The Perfect Reading
Recently I've been on the hunt for the perfect reading for during my wedding ceremony. It needs to be romantic, quirky, funny and hopefully not too earnest. It needs to celebrate an ideal of love I recognise and can relate and not something too intangible or personal to the writer. It needs to say something about us as a couple, and it needs to be easily readable. What else? It needs to be easy enough for my relatives from India to understand.
The contenders have been certainly diverse. There were calls for good ol' Sonnet 18 by Bill Shakespeare ('Shall I compare thee to a summer's day/ Thou art more lovely and more temperate...') as well as more leftfield choices like new Poet Laureate Carol Anne Duffy's dark Valentine, which calls love 'Lethal. Its scent will cling to your fingers/ Cling to your knife.' Maybe comparing your love to an onion isn't the best declaration of your feelings on the most special day of your life. Another friend put forward Edward Lear's surreal and funny The Owl and the Pussycat, saying that at his wedding, 'it was a big hit with adults and children a-like, and ultimately was incredibly cute and kooky' which is what he was going for.

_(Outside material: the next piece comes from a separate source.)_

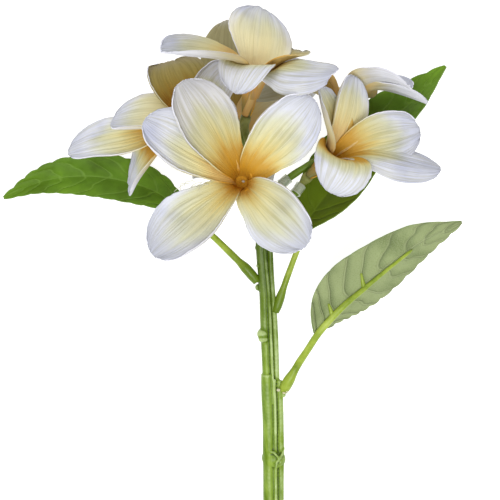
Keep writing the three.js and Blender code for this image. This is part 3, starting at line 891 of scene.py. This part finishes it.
# ---- stem
def add_strand(bm, curve, across, forward, radius, last, drift):
    """One moulded strand of the stem: it runs beside the path, and drifts across it on the way up."""
    path, radii = [], []
    for i in range(STRAND_STEPS + 1):
        t = last * i / STRAND_STEPS
        wander = wobble(t * 4, radius * 3, across)
        path.append(curve.point(t) + Vector((across + drift * (1 - t) + STRAND_WANDER * wander, 0, forward)))
        radii.append(radius * (1 + 0.05 * wobble(t * 11, across, radius)))
    add_tube(bm, path, radii, 28)


class PLUMERIA_OT_stem(bpy.types.Operator):
    """Make the stem of fused strands, with its knuckle, knob, leaf scars and head"""

    bl_idname = "plumeria.stem"
    bl_label = "Stem"

    def execute(self, context):
        settings = context.scene.plumeria_stem
        bm = new_mesh()
        low, high = settings.low_radius / MM / LOW_RADIUS, settings.high_radius / MM / HIGH_RADIUS
        for path, strands, size in ((STEM_LOW_PATH, LOW_STRANDS, low), (STEM_HIGH_PATH, HIGH_STRANDS, high)):
            for across, forward, radius, last, drift in strands:
                add_strand(bm, Curve(path), across * size, forward * size, radius * size, last, drift)
        for centre, radii, tilt in SWELLINGS:
            add_ball(bm, centre, radii, tilt)
        for crease in KNUCKLE_RIDGES:
            add_tube(bm, [KNUCKLE + Vector(point) for point in crease], RIDGE_RADII, 10)
        for centre, size in SCARS:
            add_ball(bm, centre, (size, size * 1.3, size), across=12, up=8)
        piece = finish_piece(bm, "green_stem", ["stem"], [self.green(settings)])
        adjust(piece.modifiers.new("Union", "REMESH"), mode="VOXEL", voxel_size=UNION_VOXEL * MM)
        adjust(piece.modifiers.new("Blend", "SMOOTH"), factor=0.5, iterations=3)
        bake_modifiers(piece)
        self.mark_relief(piece.data)
        return {"FINISHED"}

    @staticmethod
    def mark_relief(mesh):
        """Writes as "relief" how deep in a hollow, down to -1, or how proud, up to 1, each point lies."""
        bm = bmesh.new()
        bm.from_mesh(mesh)
        bm.verts.ensure_lookup_table()
        bm.normal_update()
        around = [[edge.other_vert(vert).index for edge in vert.link_edges] for vert in bm.verts]
        relief = []
        for vert, near in zip(bm.verts, around):
            middle = sum((bm.verts[i].co for i in near), Vector()) / len(near)
            relief.append((vert.co - middle).dot(vert.normal) / (RELIEF_STEP * MM))
        for _ in range(RELIEF_PASSES):
            relief = [0.5 * value + 0.5 * sum(relief[i] for i in near) / len(near)
                      for value, near in zip(relief, around)]
        layer = bm.verts.layers.float.new("relief")
        for vert, value in zip(bm.verts, relief):
            vert[layer] = min(1.0, max(-1.0, value))
        for face in bm.faces:
            face.smooth = True
        bm.to_mesh(mesh)
        bm.free()

    @staticmethod
    def green(look):
        """Fresh green, darker towards the blooms and streaked along its length, with painted highlights on
        its ridges and painted shade in its grooves.
        """
        mat = Shader("stem_green", 0.34, 0.25)
        x, y, z = mat.split(mat.place())
        streaks = mat.noise(1, 4, 0.6, mat.vector(x * 420, y * 14, z * 420))
        mottle = mat.noise(90, 4)
        upper = y.step(-0.05, 0.02)
        relief = mat.attribute("relief")
        # Painted highlight on the proud ridges, weaker towards the blooms.
        painted_highlight = relief.step(0.08, 0.34) * mottle.step(0.34, 0.6) * (upper * -0.5 + 0.85)
        tint = mat.mix(streaks.step(0.32, 0.68), look.green, look.pale)
        tint = tint.wash(rgb(88, 118, 24), mottle.step(0.42, 0.7) * 0.35)
        tint = tint.wash(look.dark, upper * 0.85)
        tint = tint.wash(look.painted_highlight, painted_highlight)
        # Painted shade in the grooves between the strands.
        tint = tint.wash(look.painted_groove_shade, relief.step(-0.03, -0.42) * 0.9)
        mat.link("Roughness", mottle * 0.25 + 0.27)
        return mat.finished(tint, streaks + mottle, 0.4, 0.3)


# ---- leaves
def leaf_frame(leaf, t):
    curve = Curve(leaf["rib"])
    along = curve.tangent(t)
    side = Vector(leaf["face"]).cross(along).normalized()
    return curve.point(t), side, along.cross(side).normalized()


def leaf_half(leaf, t, s):
    """Half the blade's width, which each side may carry nearer the tip."""
    bias = leaf["bias"][s > 0]
    return 0.8 + leaf["width"] / 2 * max(0.0, sin(pi * t ** bias)) ** 1.05


def rib_point(leaf, t, radius):
    middle, _, up = leaf_frame(leaf, t)
    return middle - up * (0.4 + radius * 0.85)


def leaf_point(leaf, s, t, tooth):
    """A point of a toothed, quilted blade: s from -1 to 1 across, t from 0 to 1 along."""
    middle, side, up = leaf_frame(leaf, t)
    right = s > 0
    scallop = 2 * abs(sin(pi * leaf["teeth"] * t)) ** 0.6 - 1
    saw = 0.35 * abs((leaf["teeth"] * 2.5 * t) % 1 - 0.5)
    teeth = tooth * leaf["jag"][right] * (scallop + saw) * smooth(abs(s), 0.75, 1)
    reach = s * (leaf_half(leaf, t, s) + teeth)
    fold = radians(leaf["fold"][right])
    width = (reach * reach + 0.8) ** 0.5 - 0.8 ** 0.5
    wander = 0.35 * wobble(t * 7, s * 2.5, leaf["width"])
    share = LEAF_VEINS * t - VEIN_SLANT * abs(s) ** VEIN_BEND + wander
    bulge = abs(sin(pi * share)) ** 0.55
    quilt = leaf["quilt"][right] * (bulge - 0.5) * smooth(abs(s), 0.02, 0.25)
    quilt *= (1 - 0.8 * smooth(abs(s), 0.82, 1)) * smooth(t, 0.0, 0.08) * (1 - 0.7 * smooth(t, 0.75, 1))
    wave = 0.5 * s * s * sin(7 * t + leaf["width"])
    lift = width * sin(fold) + quilt + wave
    return middle + side * reach * cos(fold) + up * lift, share


def vein_lines(mat):
    """Coordinates across and along a blade, its raised veins from 0 to 1, and each vein's shaded side."""
    u, v = mat.uv()
    share = mat.math("FRACT", mat.attribute("reach") + 10)
    midrib = 1 - abs(u * 2 - 1).step(0.02, 0.075)
    painted_vein_shadow = share.step(0.02, 0.1) * (1 - share.step(0.1, 0.5))
    return u, v, mat.math("MAXIMUM", abs(share - 0.5).step(0.4, 0.49), midrib), painted_vein_shadow


def leaf_face_material(look):
    """Printed green cloth: pale veins, mottled blades and a fine weave."""
    mat = Shader("leaf_face", 0.55, 0.2)
    _, v, veins, painted_vein_shadow = vein_lines(mat)
    greens = [(0.3, look.dark), (0.48, look.green), (0.74, look.bright)]
    tint = mat.ramp(mat.noise(55, 4, 0.55), greens)
    tint = tint.wash(look.bright, v.step(0.55, 1) * 0.55)
    # Painted shadow on one side of each vein.
    tint = tint.wash(look.dark, painted_vein_shadow * 0.2)
    tint = tint.wash(rgb(118, 150, 62), veins * 0.3)
    # Painted shade: the right leaf's upper face turns dull olive green near its stalk.
    tint = tint.wash(look.painted_shade_green, mat.attribute("olive") * 0.7)
    return mat.finished(tint, mat.noise(2200) * 0.1 + veins * -0.5, 0.6, 0.5)


def leaf_back_material(look):
    """The underside: pale sage cloth with raised veins and a crossed grain."""
    mat = Shader("leaf_back", 0.75, 0.12)
    u, v, veins, painted_vein_shadow = vein_lines(mat)
    grain = mat.noise(1, 3, 0.7, mat.vector(u * 80, v * 170))
    tint = mat.mix(mat.noise(70, 3).step(0.15, 0.6), look.sage_dark, look.sage)
    # Painted shadow on one side of each vein, darker on one half of the blade.
    tint = tint.wash(rgb(84, 102, 56), painted_vein_shadow * (u.step(0.35, 0.6) * 0.18 + 0.2))
    tint = tint.wash(rgb(172, 184, 142), grain.step(0.42, 0.62) * 0.5)
    tint = tint.wash(rgb(112, 128, 76), grain.step(0.5, 0.3) * 0.45)
    tint = tint.wash(rgb(178, 190, 142), veins * 0.3)
    return mat.finished(tint.wash(rgb(212, 212, 208), 0.5, "MULTIPLY"), grain * 0.5 + veins, 0.8, 0.8)


class PLUMERIA_OT_leaves(bpy.types.Operator):
    """Make the toothed leaf blades"""

    bl_idname = "plumeria.leaves"
    bl_label = "Leaves"

    def execute(self, context):
        settings = context.scene.plumeria_leaves
        edge = mottled("leaf_edge", 0.6, 0.5, 400, rgb(96, 126, 50), rgb(140, 160, 96))
        materials = [leaf_face_material(settings), leaf_back_material(settings), edge]
        for leaf in LEAVES:
            def place(x, y, leaf=leaf):
                return leaf_point(leaf, 1 - 2 * x, y, settings.tooth / MM)

            bm = new_mesh()
            olive = bm.verts.layers.float["olive"]
            for vert in add_sheet(bm, LEAF_COLUMNS, LEAF_ROWS, place):
                from_foot = (vert.co - Vector(leaf["rib"][0])).length
                # On the right leaf the olive layer carries painted shade, strongest near its stalk.
                vert[olive] = leaf.get("painted_shade_green", 0) * (1 - smooth(from_foot, 30, 80))
            name = leaf["name"]
            piece = finish_piece(bm, f"blade_{name}", [f"leaf_{name}"], materials, outward=False)
            thicken(piece, settings.thickness)
            adjust(piece.modifiers.new("Rounded", "SUBSURF"), levels=1, render_levels=1)
        return {"FINISHED"}


class PLUMERIA_OT_leaf_stalks(bpy.types.Operator):
    """Make the leaf stalks, each running on as the raised rib under its blade"""

    bl_idname = "plumeria.leaf_stalks"
    bl_label = "Leaf stalks"

    def execute(self, context):
        radius = context.scene.plumeria_stem.stalk_radius / MM
        greens = [rgb(104, 128, 26), rgb(142, 162, 52), rgb(168, 184, 80)]
        bright = moulded_green("stalk_green", greens, 0.38, 120)
        # Painted shade: the left and right leaf stalks start in a darker green at their sheaths.
        shaded = moulded_green("stalk_painted_shade", greens, 0.38, 120, rgb(92, 116, 14), (0.08, 0.3))
        for leaf in LEAVES:
            name = leaf["name"]
            bm = new_mesh()
            self.add_stalk(bm, leaf, radius * leaf.get("thick", 1))
            for start, slant in SPURS if name == "low" else ():
                self.add_spur(bm, leaf, start, slant)
            material = bright if name == "low" else shaded
            finish_piece(bm, f"rib_{name}", [f"stalk_{name}"], [material])
        return {"FINISHED"}

    @staticmethod
    def add_stalk(bm, leaf, radius):
        """The swollen foot, the stalk and the rib, in one taper."""
        path = Curve(leaf["sheath"]).along(SHEATH_STEPS)
        radii = []
        for i in range(SHEATH_STEPS + 1):
            t = i / SHEATH_STEPS
            shoulder = 1 - smooth(t, 0.5, 0.85)
            radii.append(radius * (1.3 + 0.62 * shoulder) * (0.85 + 0.15 * smooth(t, 0, 0.25)))
        rib = [rib_point(leaf, t, radius) for t in RIB_PLACES]
        path += Curve([path[-1], leaf["stalk"], *rib]).along(STALK_STEPS)[1:]
        for i in range(1, STALK_STEPS + 1):
            t = i / STALK_STEPS
            radii.append(radius * (1.3 - 0.1 * smooth(t, 0, 0.12) - 0.66 * smooth(t, 0.4, 1)))
        radii[-1] *= 0.5
        add_tube(bm, path, radii, 14)

    @staticmethod
    def add_spur(bm, leaf, start, slant):
        """A short raised side vein."""
        fold = radians(leaf["fold"][0])
        path = []
        for i in range(SPUR_STEPS + 1):
            t = start + 0.1 * slant * i / SPUR_STEPS
            middle, side, up = leaf_frame(leaf, t)
            reach = -0.38 * leaf_half(leaf, t, -1) * i / SPUR_STEPS
            path.append(middle + side * reach * cos(fold) + up * (-reach * sin(fold) - 0.7))
        add_tube(bm, path, [1.2 * (1 - 0.6 * i / SPUR_STEPS) for i in range(SPUR_STEPS + 1)], 8)


# ---- stage
def add_softbox(name, place, target, size, watts, colour=(1, 1, 1)):
    light = bpy.data.lights.new(name, "AREA")
    adjust(light, shape="DISK", size=size, energy=watts, color=colour)
    lamp = add_object(name, light)
    lamp.location = place
    lamp.rotation_euler = (Vector(target) - Vector(place)).to_track_quat("-Z", "Y").to_euler()


class PLUMERIA_OT_stage(bpy.types.Operator):
    """Make the floor, the soft lights and the camera that looks down on the spray"""

    bl_idname = "plumeria.stage"
    bl_label = "Stage"

    def execute(self, context):
        scene, settings = context.scene, context.scene.plumeria_stage
        self.add_floor(settings)
        world = bpy.data.worlds.new("studio")
        world.use_nodes = True
        sky = world.node_tree.nodes["Background"].inputs
        sky["Color"].default_value = (1.0, 1.0, 1.0, 1.0)
        sky["Strength"].default_value = settings.sky
        scene.world = world
        add_softbox("key", KEY_PLACE, (0, 0.05, 0), KEY_SIZE, settings.key)
        add_softbox("fill", FILL_PLACE, (0, 0, 0), FILL_SIZE, settings.fill, (0.98, 0.99, 1))
        scene.view_settings.view_transform = "Standard"
        camera = bpy.data.cameras.new("camera")
        adjust(camera, lens=settings.lens, sensor_width=36)
        scene.camera = add_object("camera", camera)
        scene.camera.location = (settings.aim_right, settings.aim_up, settings.camera_height)
        return {"FINISHED"}

    @staticmethod
    def add_floor(settings):
        bm = bmesh.new()
        bmesh.ops.create_grid(bm, x_segments=1, y_segments=1, size=FLOOR_SIZE)
        bmesh.ops.translate(bm, verts=bm.verts[:], vec=(0, 0, CAD_BOX[0][2] - FLOOR_DROP))
        floor = add_object("floor", mesh_from(bm, "floor"))
        glow = {"Emission Color": (1, 1, 1, 1), "Emission Strength": 0.78}
        paper = mottled("floor_paper", 0.9, 0.1, 240, settings.floor, rgb(212, 212, 212), **glow)
        floor.data.materials.append(paper)


class PLUMERIA_PT_panel(bpy.types.Panel):
    """Lists what makes the spray, with its sizes and colours"""

    bl_idname = "PLUMERIA_PT_panel"
    bl_label = "Plumeria spray"
    bl_space_type = "VIEW_3D"
    bl_region_type = "UI"
    bl_category = "Plumeria"

    def draw(self, context):
        scene = context.scene
        groups = ((scene.plumeria_blooms, ["blooms"]), (scene.plumeria_leaves, ["leaves"]),
                  (scene.plumeria_stem, ["stem", "leaf_stalks", "pedicels", "collars", "glue"]),
                  (scene.plumeria_stage, ["stage"]))
        for settings, operators in groups:
            column = self.layout.box().column(align=True)
            for name in settings.bl_rna.properties.keys():
                if name not in ("rna_type", "name"):
                    column.prop(settings, name)
            for name in operators:
                column.operator(f"plumeria.{name}")


SETTINGS = {"plumeria_blooms": BloomSettings, "plumeria_leaves": LeafSettings, "plumeria_stem": StemSettings,
            "plumeria_stage": StageSettings}
OPERATORS = (PLUMERIA_OT_stage, PLUMERIA_OT_stem, PLUMERIA_OT_leaves, PLUMERIA_OT_leaf_stalks,
             PLUMERIA_OT_pedicels, PLUMERIA_OT_collars, PLUMERIA_OT_glue, PLUMERIA_OT_blooms)
CLASSES = (*SETTINGS.values(), *OPERATORS, PLUMERIA_PT_panel)


def register():
    for cls in CLASSES:
        bpy.utils.register_class(cls)
    for name, group in SETTINGS.items():
        setattr(bpy.types.Scene, name, bpy.props.PointerProperty(type=group))


def unregister():
    for name in SETTINGS:
        delattr(bpy.types.Scene, name)
    for cls in reversed(CLASSES):
        bpy.utils.unregister_class(cls)


def main():
    register()
    for operator in OPERATORS:
        getattr(bpy.ops.plumeria, operator.bl_idname.split(".")[1])()


if __name__ == "__main__":
    main()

A colleague recently made adults and children a-like cry with her rendition of Dr Suess' Oh! The Places You'll Go, mixing lines like 'You're together. And you know what you know/ And you are the guys who'll decide where to go' with Suess' usual blend of child-like starry innocence.
I've ended up reading a lot of terrible love poetry, some cheesy, others bizarre. I've been reading passages in my favourite novels and realising that my tastes aren't particularly romantic, quite the opposite. Even having someone read your favourite song lyrics loses the words' rhythm and cadence without the musical backing and melody. Whatever we use, it has to be personal to us, which is why choosing is driving us crazy. It needs to be relevant to us as a couple and strike a chord within us. Choosing songs is easy, they relate to the tenure of our relationship more tangibly than pieces of literature or poetry, which are a more personal and individual experience. As long as it's quirky and not too earnest and fun, it'll be the one. Who knows? We might even opt for Pam Ayres' Yes I'll Marry You, 'I do see great advantages, / But none of them for you, / And so before you see the light, / I do, I do, I do!'
So, I put it to you, what readings did you have at your wedding? Let me know so I can steal your ideas for my own!